* START COLLECTED MATERIAL *
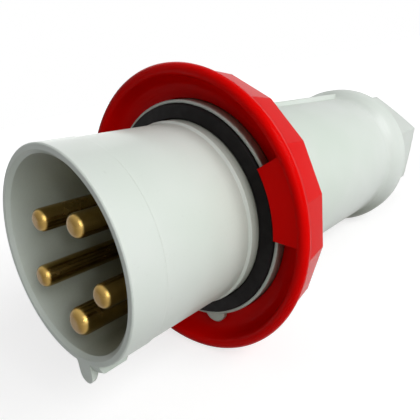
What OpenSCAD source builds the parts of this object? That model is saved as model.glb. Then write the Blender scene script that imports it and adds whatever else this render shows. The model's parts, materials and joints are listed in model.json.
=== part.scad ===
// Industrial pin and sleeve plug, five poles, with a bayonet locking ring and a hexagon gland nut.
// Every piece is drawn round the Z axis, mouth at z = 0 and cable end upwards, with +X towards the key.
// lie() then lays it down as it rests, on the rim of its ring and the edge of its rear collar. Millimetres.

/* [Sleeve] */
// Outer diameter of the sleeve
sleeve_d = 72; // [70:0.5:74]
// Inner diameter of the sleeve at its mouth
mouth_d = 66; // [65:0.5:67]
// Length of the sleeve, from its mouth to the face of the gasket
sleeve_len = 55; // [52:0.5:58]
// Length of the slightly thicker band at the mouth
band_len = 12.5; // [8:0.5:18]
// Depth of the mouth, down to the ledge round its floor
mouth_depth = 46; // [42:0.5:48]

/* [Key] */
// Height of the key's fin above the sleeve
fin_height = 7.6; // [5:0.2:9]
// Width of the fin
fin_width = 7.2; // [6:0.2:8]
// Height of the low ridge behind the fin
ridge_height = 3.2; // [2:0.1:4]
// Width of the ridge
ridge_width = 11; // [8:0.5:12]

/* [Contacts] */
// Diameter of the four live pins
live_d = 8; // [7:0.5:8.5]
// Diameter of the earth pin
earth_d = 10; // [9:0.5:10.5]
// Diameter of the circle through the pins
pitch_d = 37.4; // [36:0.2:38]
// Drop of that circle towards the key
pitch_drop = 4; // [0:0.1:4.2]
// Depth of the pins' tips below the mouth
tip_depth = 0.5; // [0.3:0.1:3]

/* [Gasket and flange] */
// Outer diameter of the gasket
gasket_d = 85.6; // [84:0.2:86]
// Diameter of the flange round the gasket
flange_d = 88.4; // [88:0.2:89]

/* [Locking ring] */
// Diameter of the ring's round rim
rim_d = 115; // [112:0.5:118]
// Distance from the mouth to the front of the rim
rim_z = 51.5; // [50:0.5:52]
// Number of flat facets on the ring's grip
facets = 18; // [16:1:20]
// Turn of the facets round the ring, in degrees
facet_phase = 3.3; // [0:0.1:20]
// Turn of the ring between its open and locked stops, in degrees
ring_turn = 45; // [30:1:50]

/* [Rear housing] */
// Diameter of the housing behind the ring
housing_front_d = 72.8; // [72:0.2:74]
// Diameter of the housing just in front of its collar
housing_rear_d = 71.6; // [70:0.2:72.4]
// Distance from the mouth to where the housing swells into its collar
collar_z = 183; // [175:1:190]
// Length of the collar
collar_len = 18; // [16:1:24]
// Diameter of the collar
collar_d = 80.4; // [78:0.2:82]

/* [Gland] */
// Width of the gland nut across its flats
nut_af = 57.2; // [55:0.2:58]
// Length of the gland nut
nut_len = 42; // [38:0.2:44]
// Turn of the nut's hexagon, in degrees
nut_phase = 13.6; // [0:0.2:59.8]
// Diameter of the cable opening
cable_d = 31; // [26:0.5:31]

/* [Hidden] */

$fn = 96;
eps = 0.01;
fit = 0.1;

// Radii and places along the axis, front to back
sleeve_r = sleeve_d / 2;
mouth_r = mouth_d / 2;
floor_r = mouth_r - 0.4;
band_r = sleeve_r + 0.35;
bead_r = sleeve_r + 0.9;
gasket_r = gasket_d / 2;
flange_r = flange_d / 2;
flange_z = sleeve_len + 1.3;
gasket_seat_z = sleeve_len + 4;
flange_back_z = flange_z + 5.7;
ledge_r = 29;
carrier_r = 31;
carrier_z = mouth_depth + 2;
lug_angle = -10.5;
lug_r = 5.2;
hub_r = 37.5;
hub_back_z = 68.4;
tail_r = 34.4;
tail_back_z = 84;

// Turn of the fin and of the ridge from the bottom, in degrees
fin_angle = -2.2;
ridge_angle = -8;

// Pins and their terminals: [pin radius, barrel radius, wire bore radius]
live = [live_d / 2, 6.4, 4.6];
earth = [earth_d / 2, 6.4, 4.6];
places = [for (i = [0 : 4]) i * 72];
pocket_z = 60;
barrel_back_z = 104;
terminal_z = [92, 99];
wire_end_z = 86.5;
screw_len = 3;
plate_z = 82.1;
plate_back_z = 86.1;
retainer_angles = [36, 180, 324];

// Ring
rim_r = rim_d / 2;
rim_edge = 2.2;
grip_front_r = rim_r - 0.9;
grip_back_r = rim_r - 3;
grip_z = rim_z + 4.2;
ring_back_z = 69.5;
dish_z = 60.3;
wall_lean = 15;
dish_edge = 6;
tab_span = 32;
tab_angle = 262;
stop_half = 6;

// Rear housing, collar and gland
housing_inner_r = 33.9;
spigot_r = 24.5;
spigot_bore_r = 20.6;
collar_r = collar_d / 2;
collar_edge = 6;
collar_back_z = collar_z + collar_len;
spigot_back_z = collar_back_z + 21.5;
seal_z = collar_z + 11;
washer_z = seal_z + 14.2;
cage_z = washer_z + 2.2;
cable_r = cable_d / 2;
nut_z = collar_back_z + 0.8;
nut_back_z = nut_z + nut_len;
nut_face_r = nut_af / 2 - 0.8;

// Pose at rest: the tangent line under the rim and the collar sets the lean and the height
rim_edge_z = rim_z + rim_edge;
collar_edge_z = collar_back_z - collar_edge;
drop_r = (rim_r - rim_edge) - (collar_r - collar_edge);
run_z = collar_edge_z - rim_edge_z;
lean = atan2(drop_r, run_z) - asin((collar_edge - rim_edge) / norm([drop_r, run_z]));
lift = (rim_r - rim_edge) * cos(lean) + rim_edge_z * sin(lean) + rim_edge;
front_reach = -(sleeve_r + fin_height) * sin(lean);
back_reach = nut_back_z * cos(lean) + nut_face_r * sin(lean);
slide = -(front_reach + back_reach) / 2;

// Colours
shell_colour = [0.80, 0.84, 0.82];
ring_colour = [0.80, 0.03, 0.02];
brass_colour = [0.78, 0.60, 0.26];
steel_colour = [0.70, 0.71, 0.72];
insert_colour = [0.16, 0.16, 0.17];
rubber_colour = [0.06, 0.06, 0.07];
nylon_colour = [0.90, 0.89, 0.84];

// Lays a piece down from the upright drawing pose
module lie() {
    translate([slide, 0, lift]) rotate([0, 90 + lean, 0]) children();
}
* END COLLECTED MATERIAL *
** DIRECTION **
Restate the whole listing exactly.

** REPLY **
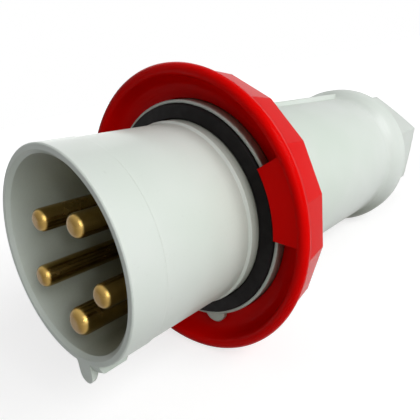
What OpenSCAD source builds the parts of this object? That model is saved as model.glb. Then write the Blender scene script that imports it and adds whatever else this render shows. The model's parts, materials and joints are listed in model.json.
=== part.scad ===
// Industrial pin and sleeve plug, five poles, with a bayonet locking ring and a hexagon gland nut.
// Every piece is drawn round the Z axis, mouth at z = 0 and cable end upwards, with +X towards the key.
// lie() then lays it down as it rests, on the rim of its ring and the edge of its rear collar. Millimetres.

/* [Sleeve] */
// Outer diameter of the sleeve
sleeve_d = 72; // [70:0.5:74]
// Inner diameter of the sleeve at its mouth
mouth_d = 66; // [65:0.5:67]
// Length of the sleeve, from its mouth to the face of the gasket
sleeve_len = 55; // [52:0.5:58]
// Length of the slightly thicker band at the mouth
band_len = 12.5; // [8:0.5:18]
// Depth of the mouth, down to the ledge round its floor
mouth_depth = 46; // [42:0.5:48]

/* [Key] */
// Height of the key's fin above the sleeve
fin_height = 7.6; // [5:0.2:9]
// Width of the fin
fin_width = 7.2; // [6:0.2:8]
// Height of the low ridge behind the fin
ridge_height = 3.2; // [2:0.1:4]
// Width of the ridge
ridge_width = 11; // [8:0.5:12]

/* [Contacts] */
// Diameter of the four live pins
live_d = 8; // [7:0.5:8.5]
// Diameter of the earth pin
earth_d = 10; // [9:0.5:10.5]
// Diameter of the circle through the pins
pitch_d = 37.4; // [36:0.2:38]
// Drop of that circle towards the key
pitch_drop = 4; // [0:0.1:4.2]
// Depth of the pins' tips below the mouth
tip_depth = 0.5; // [0.3:0.1:3]

/* [Gasket and flange] */
// Outer diameter of the gasket
gasket_d = 85.6; // [84:0.2:86]
// Diameter of the flange round the gasket
flange_d = 88.4; // [88:0.2:89]

/* [Locking ring] */
// Diameter of the ring's round rim
rim_d = 115; // [112:0.5:118]
// Distance from the mouth to the front of the rim
rim_z = 51.5; // [50:0.5:52]
// Number of flat facets on the ring's grip
facets = 18; // [16:1:20]
// Turn of the facets round the ring, in degrees
facet_phase = 3.3; // [0:0.1:20]
// Turn of the ring between its open and locked stops, in degrees
ring_turn = 45; // [30:1:50]

/* [Rear housing] */
// Diameter of the housing behind the ring
housing_front_d = 72.8; // [72:0.2:74]
// Diameter of the housing just in front of its collar
housing_rear_d = 71.6; // [70:0.2:72.4]
// Distance from the mouth to where the housing swells into its collar
collar_z = 183; // [175:1:190]
// Length of the collar
collar_len = 18; // [16:1:24]
// Diameter of the collar
collar_d = 80.4; // [78:0.2:82]

/* [Gland] */
// Width of the gland nut across its flats
nut_af = 57.2; // [55:0.2:58]
// Length of the gland nut
nut_len = 42; // [38:0.2:44]
// Turn of the nut's hexagon, in degrees
nut_phase = 13.6; // [0:0.2:59.8]
// Diameter of the cable opening
cable_d = 31; // [26:0.5:31]

/* [Hidden] */

$fn = 96;
eps = 0.01;
fit = 0.1;

// Radii and places along the axis, front to back
sleeve_r = sleeve_d / 2;
mouth_r = mouth_d / 2;
floor_r = mouth_r - 0.4;
band_r = sleeve_r + 0.35;
bead_r = sleeve_r + 0.9;
gasket_r = gasket_d / 2;
flange_r = flange_d / 2;
flange_z = sleeve_len + 1.3;
gasket_seat_z = sleeve_len + 4;
flange_back_z = flange_z + 5.7;
ledge_r = 29;
carrier_r = 31;
carrier_z = mouth_depth + 2;
lug_angle = -10.5;
lug_r = 5.2;
hub_r = 37.5;
hub_back_z = 68.4;
tail_r = 34.4;
tail_back_z = 84;

// Turn of the fin and of the ridge from the bottom, in degrees
fin_angle = -2.2;
ridge_angle = -8;

// Pins and their terminals: [pin radius, barrel radius, wire bore radius]
live = [live_d / 2, 6.4, 4.6];
earth = [earth_d / 2, 6.4, 4.6];
places = [for (i = [0 : 4]) i * 72];
pocket_z = 60;
barrel_back_z = 104;
terminal_z = [92, 99];
wire_end_z = 86.5;
screw_len = 3;
plate_z = 82.1;
plate_back_z = 86.1;
retainer_angles = [36, 180, 324];

// Ring
rim_r = rim_d / 2;
rim_edge = 2.2;
grip_front_r = rim_r - 0.9;
grip_back_r = rim_r - 3;
grip_z = rim_z + 4.2;
ring_back_z = 69.5;
dish_z = 60.3;
wall_lean = 15;
dish_edge = 6;
tab_span = 32;
tab_angle = 262;
stop_half = 6;

// Rear housing, collar and gland
housing_inner_r = 33.9;
spigot_r = 24.5;
spigot_bore_r = 20.6;
collar_r = collar_d / 2;
collar_edge = 6;
collar_back_z = collar_z + collar_len;
spigot_back_z = collar_back_z + 21.5;
seal_z = collar_z + 11;
washer_z = seal_z + 14.2;
cage_z = washer_z + 2.2;
cable_r = cable_d / 2;
nut_z = collar_back_z + 0.8;
nut_back_z = nut_z + nut_len;
nut_face_r = nut_af / 2 - 0.8;

// Pose at rest: the tangent line under the rim and the collar sets the lean and the height
rim_edge_z = rim_z + rim_edge;
collar_edge_z = collar_back_z - collar_edge;
drop_r = (rim_r - rim_edge) - (collar_r - collar_edge);
run_z = collar_edge_z - rim_edge_z;
lean = atan2(drop_r, run_z) - asin((collar_edge - rim_edge) / norm([drop_r, run_z]));
lift = (rim_r - rim_edge) * cos(lean) + rim_edge_z * sin(lean) + rim_edge;
front_reach = -(sleeve_r + fin_height) * sin(lean);
back_reach = nut_back_z * cos(lean) + nut_face_r * sin(lean);
slide = -(front_reach + back_reach) / 2;

// Colours
shell_colour = [0.80, 0.84, 0.82];
ring_colour = [0.80, 0.03, 0.02];
brass_colour = [0.78, 0.60, 0.26];
steel_colour = [0.70, 0.71, 0.72];
insert_colour = [0.16, 0.16, 0.17];
rubber_colour = [0.06, 0.06, 0.07];
nylon_colour = [0.90, 0.89, 0.84];

// Lays a piece down from the upright drawing pose
module lie() {
    translate([slide, 0, lift]) rotate([0, 90 + lean, 0]) children();
}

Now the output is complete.